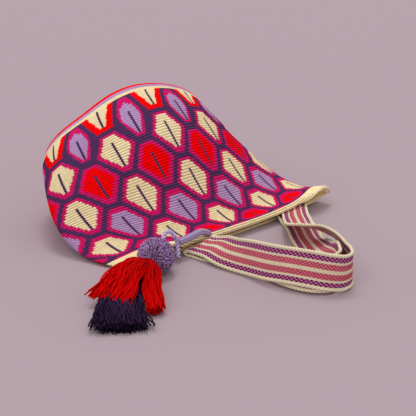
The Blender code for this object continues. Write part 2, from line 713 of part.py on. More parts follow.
def build():
    """Make every piece of the bag."""
    clear_scene()
    bag_body()
    shoulder_strap()
    cord("drawstring", DRAWSTRING_ROUTE, CORD_DIAMETER, 14)
    cord("tassel_loop", ((*on_pompom(LOOP_FROM_POMPOM), 1.0), *LOOP_ROUTE), LOOP_DIAMETER, 20)
    pompom()
    tassel("tassel_red", "tassel_red", RED_BUNCHES, 8)
    tassel("tassel_purple", "tassel_dark", DARK_BUNCHES, 10)


build()
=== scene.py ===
"""Looks of the crocheted bucket bag: yarn, woven strap, cords, pompom and tassels.

Metres. Shapes are made in the part's own frame, and ORIGIN_ON_FLOOR moves them into the row's frame.
The rings of the bag and its pattern are made as in the part. Some values follow the photograph more
closely than the part's: the base's bulge and slack, the mouth's rises, the rounds that are worked,
the strap's stripes and folds, the drawstring's route, and the sizes of loop, pompom and tassels.
"""

import math

import bmesh
import bpy
import numpy as np
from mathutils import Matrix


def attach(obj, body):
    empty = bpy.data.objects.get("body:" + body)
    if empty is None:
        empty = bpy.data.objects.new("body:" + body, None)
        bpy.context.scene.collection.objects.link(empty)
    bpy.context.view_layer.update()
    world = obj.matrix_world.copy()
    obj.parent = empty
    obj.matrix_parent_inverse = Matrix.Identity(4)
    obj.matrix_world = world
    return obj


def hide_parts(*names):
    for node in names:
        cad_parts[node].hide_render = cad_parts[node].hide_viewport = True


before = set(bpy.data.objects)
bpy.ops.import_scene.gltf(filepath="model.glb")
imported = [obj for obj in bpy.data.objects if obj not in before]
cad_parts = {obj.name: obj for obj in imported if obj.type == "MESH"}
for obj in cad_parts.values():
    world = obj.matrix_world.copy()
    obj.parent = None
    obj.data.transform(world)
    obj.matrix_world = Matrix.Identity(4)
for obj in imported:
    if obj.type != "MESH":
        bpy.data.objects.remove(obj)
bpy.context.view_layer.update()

ORIGIN_ON_FLOOR = np.array((-0.006, 0.131, 0.0))

# Camera
CAMERA_AZIMUTH = -40.05
CAMERA_ELEVATION = 21.02
CAMERA_DISTANCE = 1.3
CAMERA_TARGET = np.array((-0.0183, -0.123, 0.05))
CAMERA_LENS = 84.98
SENSOR_WIDTH = 36

# Suns: name, strength, width, tilt about x and turn about y, in degrees
SUNS = (("key", 0.92, 20, -16.8, 13.0), ("fill", 0.60, 50, 15.1, -34.4))
SURROUND_COLOUR = (1, 0.97, 0.98, 1)
SURROUND_STRENGTH = 0.60
FLOOR_REACH = 30
FLOOR_SHINE = 0.1

# Bag shell. Values in a row run evenly from the base to the mouth.
BAG_LENGTH = 0.269
GIRTH = 0.760
FABRIC = 0.0035
LIP_HEIGHT = 0.0182
MOUTH_FOOT = 0.0225  # y of the line that the bag lies on, at the mouth and at the base
BASE_FOOT = 0.2648
TOP_SLOPES = (6.3, 27.9, 59.4, 60.0, -4.2)  # of the line along the bag's top, in degrees
ROUNDNESS = (1.85, 1.71, 2.13)  # powers of the rings' outlines
SPINE_X = (0.0086, -0.0159, 0.0148)
BOW_Y = (0.0022, 0.0278, 0.0168)  # how far each ring's sides lie behind its middle
LEAN_X = (-0.030, 0.042)
ROLL_DEG = (1.6, 0.8)
SAG = 0.006
SLIT = 0.011  # least gap between the upper and the lower layer
BASE_BULGE = 0.010

# Where the mouth's upper lip stands up: how far upwards and outwards, then place and spread
MOUTH_RISES = (
    (0.004, 0.004, (0.095, 0.040)),  # where the strap lifts it
    (0.0175, 0.0, (0.155, 0.040)),  # its open right end
    (0.009, 0.0, (-0.150, 0.040)),  # its left end
)
# Where the upper edge of the base sinks
BASE_SLACK = 0.010
BASE_SLACK_AT = (-0.095, 0.045)

# Rim and lining
RIM_BAND = 0.019
LIP_RADIUS = 0.0040
LEAST_RADIUS = 0.001
LIP_TURN = 3.3
LIP_GAP = 0.003
ROLL_FROM = (-0.150, -0.080)
ROLL_TO = (0.100, 0.140)
LINING_BACK = 0.022
LINING_END = 0.006  # from the base's edge to the lining's last ring on the wall
LINING_ROWS = 24
LINING_SHARES = (0.85, 0.6, 0.3, 0.02)  # of the base, for the lining's rings on it
LINING_ROUNDS = 3.0  # of stitches, from one ring to the next
LINING_SKIP = 4  # the lining has every fourth point of the wall's rings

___

• What the exercise asks
Copy out the whole listing exactly.

• Written solution
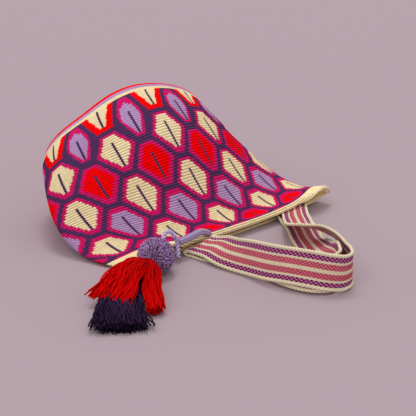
The Blender code for this object continues. Write part 2, from line 713 of part.py on. More parts follow.
def build():
    """Make every piece of the bag."""
    clear_scene()
    bag_body()
    shoulder_strap()
    cord("drawstring", DRAWSTRING_ROUTE, CORD_DIAMETER, 14)
    cord("tassel_loop", ((*on_pompom(LOOP_FROM_POMPOM), 1.0), *LOOP_ROUTE), LOOP_DIAMETER, 20)
    pompom()
    tassel("tassel_red", "tassel_red", RED_BUNCHES, 8)
    tassel("tassel_purple", "tassel_dark", DARK_BUNCHES, 10)


build()
=== scene.py ===
"""Looks of the crocheted bucket bag: yarn, woven strap, cords, pompom and tassels.

Metres. Shapes are made in the part's own frame, and ORIGIN_ON_FLOOR moves them into the row's frame.
The rings of the bag and its pattern are made as in the part. Some values follow the photograph more
closely than the part's: the base's bulge and slack, the mouth's rises, the rounds that are worked,
the strap's stripes and folds, the drawstring's route, and the sizes of loop, pompom and tassels.
"""

import math

import bmesh
import bpy
import numpy as np
from mathutils import Matrix


def attach(obj, body):
    empty = bpy.data.objects.get("body:" + body)
    if empty is None:
        empty = bpy.data.objects.new("body:" + body, None)
        bpy.context.scene.collection.objects.link(empty)
    bpy.context.view_layer.update()
    world = obj.matrix_world.copy()
    obj.parent = empty
    obj.matrix_parent_inverse = Matrix.Identity(4)
    obj.matrix_world = world
    return obj


def hide_parts(*names):
    for node in names:
        cad_parts[node].hide_render = cad_parts[node].hide_viewport = True


before = set(bpy.data.objects)
bpy.ops.import_scene.gltf(filepath="model.glb")
imported = [obj for obj in bpy.data.objects if obj not in before]
cad_parts = {obj.name: obj for obj in imported if obj.type == "MESH"}
for obj in cad_parts.values():
    world = obj.matrix_world.copy()
    obj.parent = None
    obj.data.transform(world)
    obj.matrix_world = Matrix.Identity(4)
for obj in imported:
    if obj.type != "MESH":
        bpy.data.objects.remove(obj)
bpy.context.view_layer.update()

ORIGIN_ON_FLOOR = np.array((-0.006, 0.131, 0.0))

# Camera
CAMERA_AZIMUTH = -40.05
CAMERA_ELEVATION = 21.02
CAMERA_DISTANCE = 1.3
CAMERA_TARGET = np.array((-0.0183, -0.123, 0.05))
CAMERA_LENS = 84.98
SENSOR_WIDTH = 36

# Suns: name, strength, width, tilt about x and turn about y, in degrees
SUNS = (("key", 0.92, 20, -16.8, 13.0), ("fill", 0.60, 50, 15.1, -34.4))
SURROUND_COLOUR = (1, 0.97, 0.98, 1)
SURROUND_STRENGTH = 0.60
FLOOR_REACH = 30
FLOOR_SHINE = 0.1

# Bag shell. Values in a row run evenly from the base to the mouth.
BAG_LENGTH = 0.269
GIRTH = 0.760
FABRIC = 0.0035
LIP_HEIGHT = 0.0182
MOUTH_FOOT = 0.0225  # y of the line that the bag lies on, at the mouth and at the base
BASE_FOOT = 0.2648
TOP_SLOPES = (6.3, 27.9, 59.4, 60.0, -4.2)  # of the line along the bag's top, in degrees
ROUNDNESS = (1.85, 1.71, 2.13)  # powers of the rings' outlines
SPINE_X = (0.0086, -0.0159, 0.0148)
BOW_Y = (0.0022, 0.0278, 0.0168)  # how far each ring's sides lie behind its middle
LEAN_X = (-0.030, 0.042)
ROLL_DEG = (1.6, 0.8)
SAG = 0.006
SLIT = 0.011  # least gap between the upper and the lower layer
BASE_BULGE = 0.010

# Where the mouth's upper lip stands up: how far upwards and outwards, then place and spread
MOUTH_RISES = (
    (0.004, 0.004, (0.095, 0.040)),  # where the strap lifts it
    (0.0175, 0.0, (0.155, 0.040)),  # its open right end
    (0.009, 0.0, (-0.150, 0.040)),  # its left end
)
# Where the upper edge of the base sinks
BASE_SLACK = 0.010
BASE_SLACK_AT = (-0.095, 0.045)

# Rim and lining
RIM_BAND = 0.019
LIP_RADIUS = 0.0040
LEAST_RADIUS = 0.001
LIP_TURN = 3.3
LIP_GAP = 0.003
ROLL_FROM = (-0.150, -0.080)
ROLL_TO = (0.100, 0.140)
LINING_BACK = 0.022
LINING_END = 0.006  # from the base's edge to the lining's last ring on the wall
LINING_ROWS = 24
LINING_SHARES = (0.85, 0.6, 0.3, 0.02)  # of the base, for the lining's rings on it
LINING_ROUNDS = 3.0  # of stitches, from one ring to the next
LINING_SKIP = 4  # the lining has every fourth point of the wall's rings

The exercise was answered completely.